У ингушей, конечно, была радость. Появилась надежда на возращение домой. В 1954 году разрешили передвигаться по Казахстану полякам, эстонцам, а позже и ингушам.

Никогда не забуду день, когда летом 1955 года по радио прозвучала передача из Алма-Аты на ингушском языке, радости и ликованию не было предела! Все, взрослые и дети, собрались у единственного репродуктора, что висел в центре села. Звучала ингушская песня в исполнении Идриса Цицкиева. Старшие послали нас, подростков, ко всем ингушским семьям, чтобы они включили радио.
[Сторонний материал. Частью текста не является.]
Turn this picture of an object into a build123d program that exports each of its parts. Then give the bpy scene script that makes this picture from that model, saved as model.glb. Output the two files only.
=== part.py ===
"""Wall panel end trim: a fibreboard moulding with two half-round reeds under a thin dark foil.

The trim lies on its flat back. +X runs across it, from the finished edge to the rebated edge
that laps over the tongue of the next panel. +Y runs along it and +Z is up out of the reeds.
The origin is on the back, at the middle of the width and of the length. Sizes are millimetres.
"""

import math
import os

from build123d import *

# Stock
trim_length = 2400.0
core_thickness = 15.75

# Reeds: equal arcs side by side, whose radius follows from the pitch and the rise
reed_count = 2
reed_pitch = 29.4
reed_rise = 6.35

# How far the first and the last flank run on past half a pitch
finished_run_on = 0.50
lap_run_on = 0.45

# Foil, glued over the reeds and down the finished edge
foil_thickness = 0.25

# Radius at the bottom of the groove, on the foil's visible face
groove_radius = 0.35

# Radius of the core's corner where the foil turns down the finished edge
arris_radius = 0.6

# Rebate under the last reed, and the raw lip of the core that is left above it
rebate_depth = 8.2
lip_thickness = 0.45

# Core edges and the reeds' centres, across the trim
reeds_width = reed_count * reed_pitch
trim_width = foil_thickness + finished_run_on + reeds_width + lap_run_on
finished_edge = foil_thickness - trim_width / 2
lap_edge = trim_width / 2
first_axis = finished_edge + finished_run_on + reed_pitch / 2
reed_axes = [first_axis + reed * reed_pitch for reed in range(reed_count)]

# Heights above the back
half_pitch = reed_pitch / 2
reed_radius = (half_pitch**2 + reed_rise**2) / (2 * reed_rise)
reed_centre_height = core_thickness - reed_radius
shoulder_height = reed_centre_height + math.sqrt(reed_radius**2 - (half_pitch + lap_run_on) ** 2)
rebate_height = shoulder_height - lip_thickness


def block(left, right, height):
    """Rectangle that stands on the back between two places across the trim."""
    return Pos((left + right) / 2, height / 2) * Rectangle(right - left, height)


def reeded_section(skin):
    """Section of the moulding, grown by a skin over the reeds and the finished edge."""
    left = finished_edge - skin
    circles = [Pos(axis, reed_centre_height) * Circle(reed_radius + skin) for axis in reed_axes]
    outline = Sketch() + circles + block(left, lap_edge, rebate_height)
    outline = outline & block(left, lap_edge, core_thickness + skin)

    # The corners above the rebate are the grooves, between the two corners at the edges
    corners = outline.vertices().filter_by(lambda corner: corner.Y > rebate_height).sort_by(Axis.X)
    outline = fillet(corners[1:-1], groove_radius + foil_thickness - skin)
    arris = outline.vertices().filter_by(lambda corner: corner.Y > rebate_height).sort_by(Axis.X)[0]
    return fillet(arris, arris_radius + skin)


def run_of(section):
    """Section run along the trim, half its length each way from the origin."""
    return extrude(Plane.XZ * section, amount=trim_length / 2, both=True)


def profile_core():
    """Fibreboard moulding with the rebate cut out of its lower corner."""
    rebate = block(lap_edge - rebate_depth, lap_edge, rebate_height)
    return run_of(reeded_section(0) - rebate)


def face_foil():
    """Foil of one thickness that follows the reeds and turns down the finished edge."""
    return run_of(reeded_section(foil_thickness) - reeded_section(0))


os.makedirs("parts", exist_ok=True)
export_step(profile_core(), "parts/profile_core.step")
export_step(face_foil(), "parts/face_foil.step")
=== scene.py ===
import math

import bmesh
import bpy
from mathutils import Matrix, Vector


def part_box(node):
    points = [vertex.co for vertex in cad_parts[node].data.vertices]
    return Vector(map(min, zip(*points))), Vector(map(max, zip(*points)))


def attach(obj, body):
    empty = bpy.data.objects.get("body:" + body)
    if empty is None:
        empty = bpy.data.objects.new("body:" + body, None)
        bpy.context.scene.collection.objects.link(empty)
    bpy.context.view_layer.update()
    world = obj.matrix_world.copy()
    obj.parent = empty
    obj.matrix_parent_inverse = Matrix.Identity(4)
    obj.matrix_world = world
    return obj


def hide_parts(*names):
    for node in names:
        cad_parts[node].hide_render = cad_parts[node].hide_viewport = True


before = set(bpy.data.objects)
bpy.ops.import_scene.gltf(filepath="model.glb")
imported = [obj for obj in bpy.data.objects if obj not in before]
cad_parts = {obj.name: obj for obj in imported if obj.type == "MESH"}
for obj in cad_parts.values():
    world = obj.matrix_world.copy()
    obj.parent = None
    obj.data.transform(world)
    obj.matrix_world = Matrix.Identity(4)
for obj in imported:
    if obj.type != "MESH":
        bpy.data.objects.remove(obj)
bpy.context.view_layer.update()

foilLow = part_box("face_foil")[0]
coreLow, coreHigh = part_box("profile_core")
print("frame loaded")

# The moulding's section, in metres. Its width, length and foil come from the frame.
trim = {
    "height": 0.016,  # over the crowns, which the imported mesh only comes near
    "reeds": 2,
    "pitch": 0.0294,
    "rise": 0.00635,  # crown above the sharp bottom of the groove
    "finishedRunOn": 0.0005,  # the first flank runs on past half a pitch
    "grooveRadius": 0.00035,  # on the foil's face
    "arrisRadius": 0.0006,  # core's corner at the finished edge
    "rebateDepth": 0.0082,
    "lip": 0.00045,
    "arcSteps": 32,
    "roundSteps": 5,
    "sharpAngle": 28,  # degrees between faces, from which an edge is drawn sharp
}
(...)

Потом стали появляться грампластинки Апрелевского завода с ингушскими и чеченскими мелодиями и песнями. Пластинку тяжело было достать. Они продавались по три рубля, при заводской стоимости 30 копеек (это в ценах 50-х годов). А когда появилась книга «Статьи и речи Г. К. Орджоникидзе», где он писал о главенствующей роли ингушей в становлении советской власти на Кавказе, это считалось поистине реабилитацией ингушского народа. Книгу не только тяжело было купить, но и найти. А когда все же находили, зачитывали до дыр, пересказывали и комментировали друг другу тексты из неё.
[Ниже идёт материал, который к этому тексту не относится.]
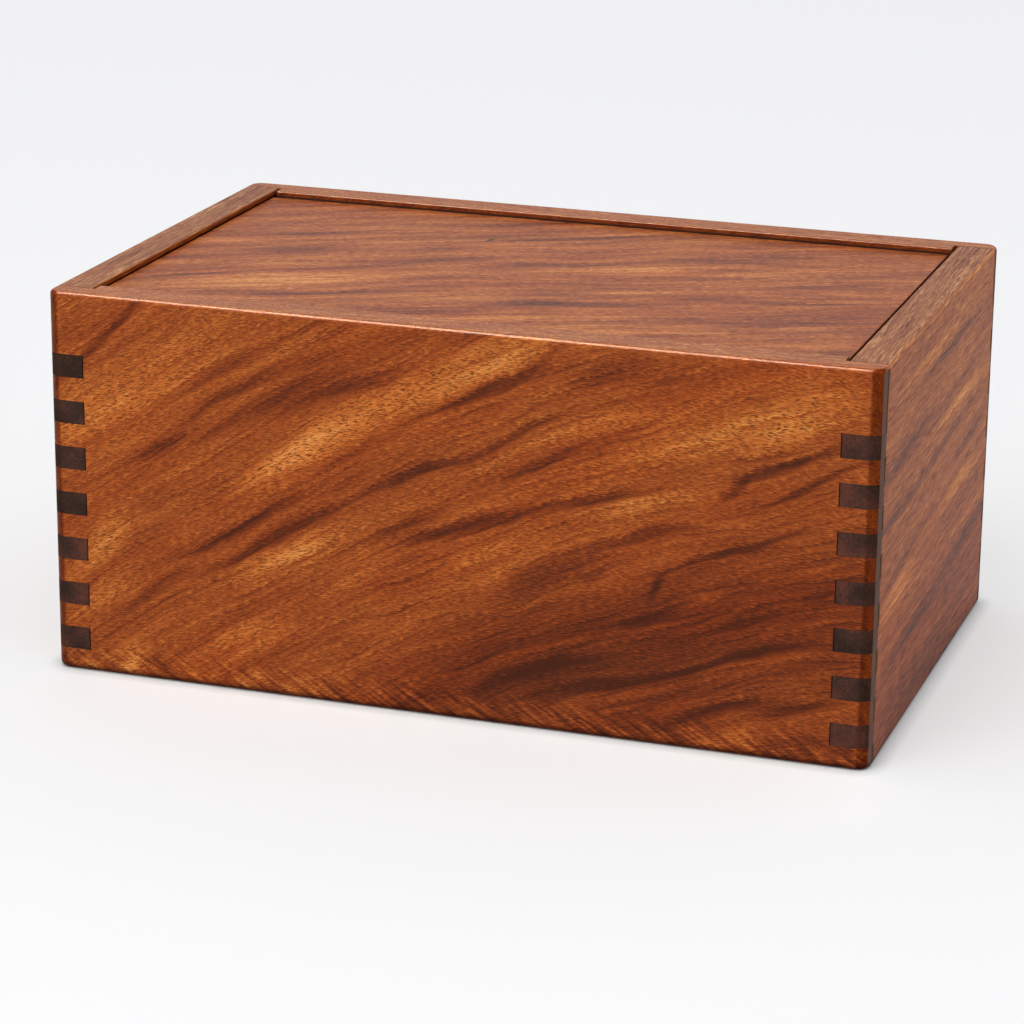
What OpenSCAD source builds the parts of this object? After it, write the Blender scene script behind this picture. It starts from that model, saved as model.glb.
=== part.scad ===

Сегодня мне больно, когда слышу от некоторых родителей, что они против обучения ингушскому языку в школах. А мы, дети 30-40-х годов, даже не мечтали об этом. Как многие мои сверстники, приехав в конце 50-х и в 60-е годы в ЧИАССР, мы гордились и радовались, заслышав по радио и телевидению вайнахскую речь, и с воодушевлением читали вывески на учреждениях с чеченскими и ингушскими названиями.

В 1957 году нас: меня и мою тетю Гуди — забрал к себе в село Сандыктав Балкашинского района той же Акмолинской области Арсенгирей Барахоев, благодаря которому я окончил среднюю школу и институт. А тетя моя так и умерла, не увидев свою родину. Я, конечно, в знак благодарности воздаю Всевышнему милостыню за нее и ее сына. Оплатив за них хадж, ездил в Казахстан на их могилы. До конца жизни буду считать себя в неоплаченном долгу перед ними".